After the atrocities and the obscenity of what happened in Paris last week, I can’t think of anywhere else I would rather be.
Shoulder to shoulder with the Jewish community of the United Kingdom; shoulder to shoulder with fellow British citizens. Because modern Britain without a thriving Jewish community would not be Britain.
You are a crucial part of what makes Britain tick. Whether it’s leadership in business and commerce, in the arts, in theatre, in dance, in literature, or whether it’s something more humble, like members of the Jewish lads and girls brigade who give so much not only to the Jewish community, but also to others. I was at a reception last week in Parliament, and I got to hear about schemes that the brigade was doing – working together with other faiths; working with Sikh organisations, working with Muslim organisations – because that’s the essential thing that makes Jewish people so valuable to any society – their very nature is not only to feel close together, but they want to look outwards, they want to give, they want to make a difference, and that’s something that is worth holding on to.
Of course in our society, in an open society, in a free society, we’re always going to be vulnerable to the kind of attacks that occurred.
A pensioner, just going to get some bread; a rabbi’s son, a teacher, a young lad saving up to get married. These apparently are legitimate targets, for mad men, for extremists, for people of blood, and they want to see us tear each other apart. They want to see us put Jews against Muslims, they want to have the Christian community against Muslims.
But we won’t let them do that.
Today is a sad memory. Not just of what happened in France, but also this is the 70th anniversary of when the last death march from Auschwitz started. I’ve said before that I consider anti-Semitism to be a cancer. By which I mean this: that occasionally we are in remission from that cancer of anti-Semitism, but without constant vigilance, without constant health checks, it comes back.
The road to the gas chamber is taken by small, almost stuttering steps.
It’s the casual anti-Semitism that I find most offensive. I saw the various opinion polls – I know there’s some suggestion that some might not be as accurate as others – but nevertheless the number of anti-Semitic incidents are on the increase. In July and August last year there were more anti-Semitic incidents than there were in the whole of the year before. That’s shameful.
It’s also shameful that the Tricycle Theatre stopped a Jewish film festival because of anti-Israeli sentiment. As so often being anti-Israeli is just another form of anti-Semitism.
It was outrageous, and I know Sainsburys don’t like me saying this – but I’ll say it anyway - it was outrageous at Holborn that a manager should take kosher food off the shelves because of protesters outside.
And to make it worse they later apologised for the inconvenience. Well anti-Semitism is more than an inconvenience, it’s a direct threat to everyone who lives in this country.
And perhaps the most pernicious of all the small stuttering steps, was a BBC reporter on the Champs-Elysees last week asking a very nice Jewish lady about Israeli foreign policy, as if every Jew was responsible for what the Israeli government does. I thought it was utterly evil.
Those of us engaging in public life, I think we have an obligation to lead from the front.

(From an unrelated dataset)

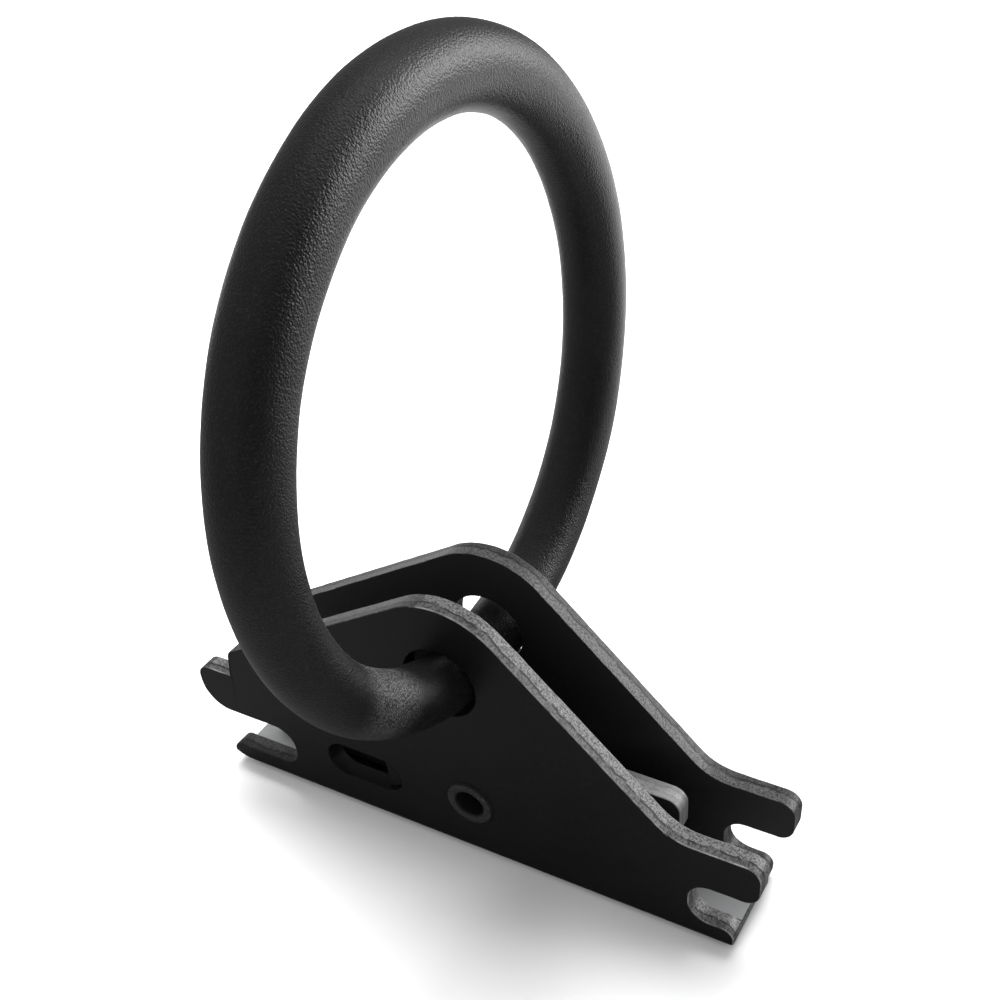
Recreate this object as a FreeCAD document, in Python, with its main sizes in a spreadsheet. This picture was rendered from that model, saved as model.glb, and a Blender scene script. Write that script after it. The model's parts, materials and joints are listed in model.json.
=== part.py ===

Leicester City Council didn’t. They chose to behave like a bunch of student politicians by banning Israeli goods. Tower Hamlets decided to have its own foreign policy and fly a Palestinian flag.
If you’re in a position of power, you have an obligation to bring things together, to make a difference, and we are utterly determined to make a difference, because as I said, a Jewish community that is not fully a part of the United Kingdom makes the United Kingdom less.
Now we shall tackle anti-Semitism. We will tackle it through education. I’m proud that we make sure that children from senior schools go to Auschwitz each year, I’m pleased that the Holocaust is on the national curriculum, I’m pleased that we’re working with Youth United to bring youth groups closer together, I’m pleased that we’re working with the Anne Frank Trust to make a difference.
But one of the lessons is something that the government holds dear – constant vigilance – never let the smallest bit of anti-Semitism take root.
Because it is not just an attack on the Jewish community, it is an attack on us all. So whether today or whenever, I am proud to hold this sign.